The OS exists in every virtual address space.
IOW the "process [does have] its own 4GB of address space" but has to share it with the OS, and cannot read, write, or execute the part of virtual memory owned by the kernel.

If I am running 3 process on 32 bit windows which are designed with requirements 1 GB RAM each. Will there be memory allocation issue on a 2GB RAM system. If not, how does windows achieve this.?

A user process does not have the privilege of requiring physical memory that remains resident (i.e. cannot be swapped out).
Since virtual memory schemes use swapping (with a page file or swap space on a mass storage device), typically there are no issues running multiple processes of 4 GB virtual address space with physical memory less than than the virtual size.

It is possible to create an out-of-memory (aka OOM) condition if processes create large memory demands and there is not enough physical memory and swap space.

Does all the virtual address space of a process is allocated a physical address in physical memory or is it a lazy allocation where the mapping is only done when that virtual address is accessed?

There is never a requirement that an entire program must be allocated physical memory and loaded into memory.
The mapping of physical memory for a process is based on need.
A process only needs to be memory resident when it is actually being executed, and at a minimum regardless of its size, only the one page of code that is currently referenced by the program counter register and any pages of data references have to be actually resident.

So yes there is a "lazy allocation where the mapping is only done when that virtual address is accessed", aka demand paging.

In a 32-bit system is the 4GB virtual address space for the whole OS or is it for individual process?

Each process has its own 4GB virtual address space, 2GB of which is for kernel space. In 32-bit Windows you can use LARGEADDRESSAWARE along with /3GB boot option to reduce the kernel space to 1GB

The OS will get a wider address bus with PAE so it can actually address more than 4GB of RAM.

If it is for the whole OS, then does the OS fools every process that it has its own 4GB of address space?

There's no fooling here. Virtual address != physical address. Every process always has its own 4GB address space regardless of the amount of physical RAM so that it cannot mess up other processes' data. Even if you have only 128MB of RAM you still have a 4GB address space. That's because pointers in 32-bit programs are always 32-bit wide.
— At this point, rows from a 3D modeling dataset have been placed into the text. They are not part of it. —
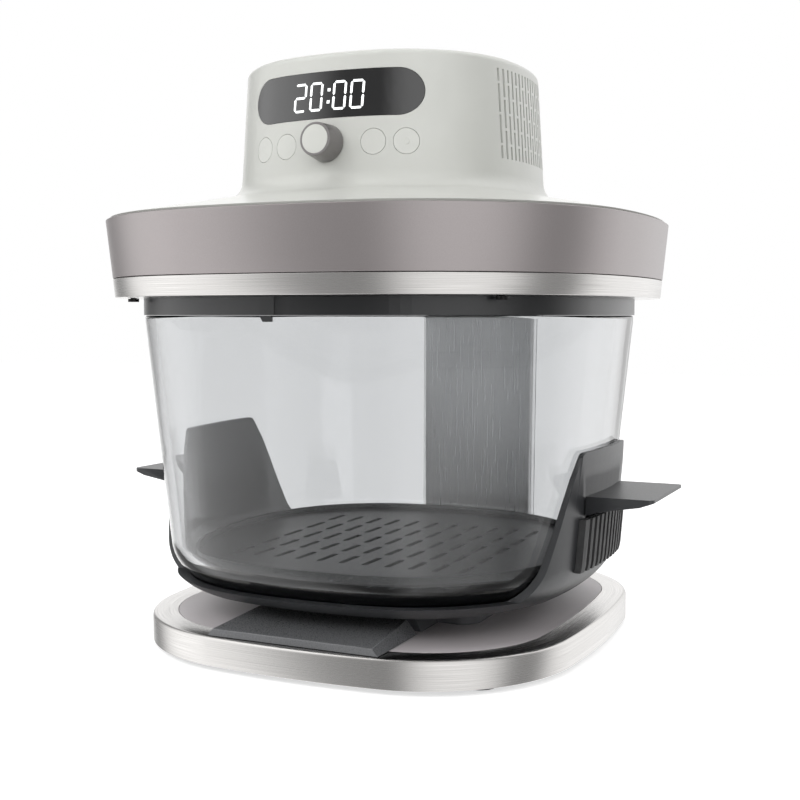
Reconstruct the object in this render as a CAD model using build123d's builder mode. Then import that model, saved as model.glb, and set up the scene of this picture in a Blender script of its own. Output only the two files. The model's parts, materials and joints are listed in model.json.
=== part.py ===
"""Glass air fryer: a heating head on a rear column, a lifting dock in the base, a glass container.

Millimetres. The table is z = 0 and the front faces -Y. The sizes below are measured from the
middle of the head, and save() moves each piece so that the origin is the middle of the whole.
"""
import math
import os

from build123d import *

os.makedirs("parts", exist_ok=True)

# Outline forms: bow of a side and radius of a corner, each as a share of the half width
head_form = (0.165, 0.79)
tower_form = (0.20, 0.855)
base_form = (0.112, 0.679)
inlay_form = (0.088, 0.619)

# Clearances
seat_gap = 0.3
dock_gap = 0.2
flush_gap = 0.2
running_gap = 0.5
pin_clearance = 0.05
sheet = 1.5
plastic_wall = 2.5

# Base
foot_height = 3.0
foot_radius = 9.0
foot_stem_radius = 2.5
foot_reach_x = 84.0
foot_reach_y = 88.0
base_half_x = 121.0
base_half_y = 127.3
base_centre_y = 4.8
base_top = 17.6
base_edge_round = 2.0
inlay_half_x = 106.5
inlay_half_y = 112.6
inlay_thickness = 2.5
seam_width = 0.25
tray_thickness = 2.5
inlay_post_radius = 4.0
inlay_post_x = 78.0
inlay_post_y = 78.0

# Screws, one size throughout
screw_radius = 1.5
screw_head_radius = 2.8
screw_head_height = 1.6

# Lever and dock
lever_travel = 20.0
dock_travel = 4.0
lever_front = -118.0
lever_rear = -73.0
lever_half_width = 47.0
lever_side_slope = 6.0
lever_front_top = 21.5
lever_rear_top = 25.0
lever_edge_round = 0.8
lever_peg_width = 5.0
lever_peg_length = 5.0
arm_x = 30.0
arm_width = 6.0
arm_height = 2.2
arm_rear = 68.0
ramp_land = 6.0
crossbar_length = 6.0
guide_rib_width = 1.5
guide_rib_height = 3.5
dock_top = 30.0
dock_half_width = 66.0
dock_front = -45.0
dock_rear = 60.0
dock_wall = 2.5
dock_depth = 16.0
dock_corner_radius = 10.0
apron_front = -66.0
apron_half_width = 46.0
apron_side_slope = 7.0
apron_front_slope = 2.0
apron_top = 29.0
follower_radius = 2.5
follower_front_y = -30.0
follower_rear_y = 36.0
follower_block_length = 8.0
dock_rib_width = 2.0
dock_post_x = 50.0
dock_post_front_y = -28.0
dock_post_rear_y = 43.0
dock_post_radius = 4.0
dock_post_top = 23.0
dock_sleeve_wall = 2.2
rail_x = 40.0
rail_width = 3.0
rail_height = 1.5

# Column
column_gap = 0.4
column_half_width = 40.0
column_front_depth = 8.0
column_back_depth = 7.3
column_corner_radius = 3.0
column_sheet = 1.2
column_back_wall = 2.0
spine_thickness = 3.0
spine_set_back = 2.8
spine_foot_half_width = 30.0
spine_foot_front = 72.0
spine_top_length = 18.0
gland_height = 22.0
gland_bore_radius = 3.6
gland_radius = 6.5
gland_flange_radius = 9.0
gland_flange_thickness = 2.0
gland_reach = 3.0
gland_taper = 20.0

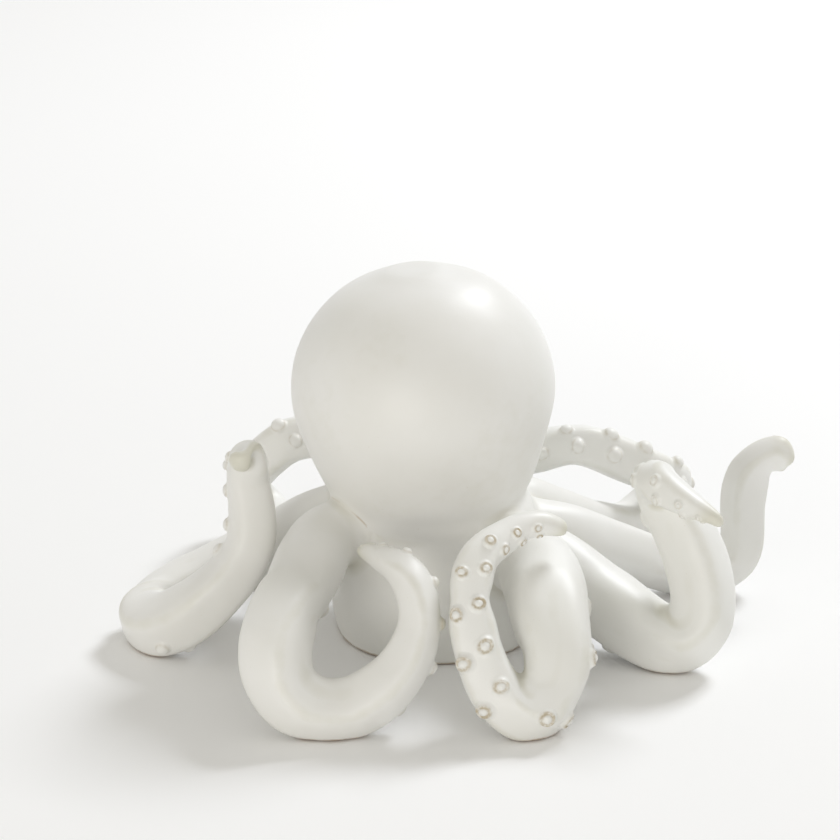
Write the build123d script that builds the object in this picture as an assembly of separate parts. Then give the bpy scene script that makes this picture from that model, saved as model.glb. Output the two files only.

The address space is not only used for RAM but also for MMIO devices and the process can also map a file directly into its address space

If the system has more than 4GB of RAM then the process can use AWE to map higher addresses to a 4GB window so that it can access all the available memory. Or it can also create multiple processes like Adobe Premiere CS4 in order to utilize more than a single process' memory limit

When a process is started does it utilize all the virtual address space? Is it what we call committing or reserving virtual address?

The process has 2-4GB of address space but of course it depends on the process to decide how much memory it wants. If a process requested for more memory than available but didn't actually write to that area then it doesn't actually consume any memory. That's called over committing and is allowed in Linux but Windows doesn't allow you to allocate more than total RAM + pagefile available

How can we can find how much virtual address space is required by a process? What if a process requires more virtual address than 3 GB (extended user mode system).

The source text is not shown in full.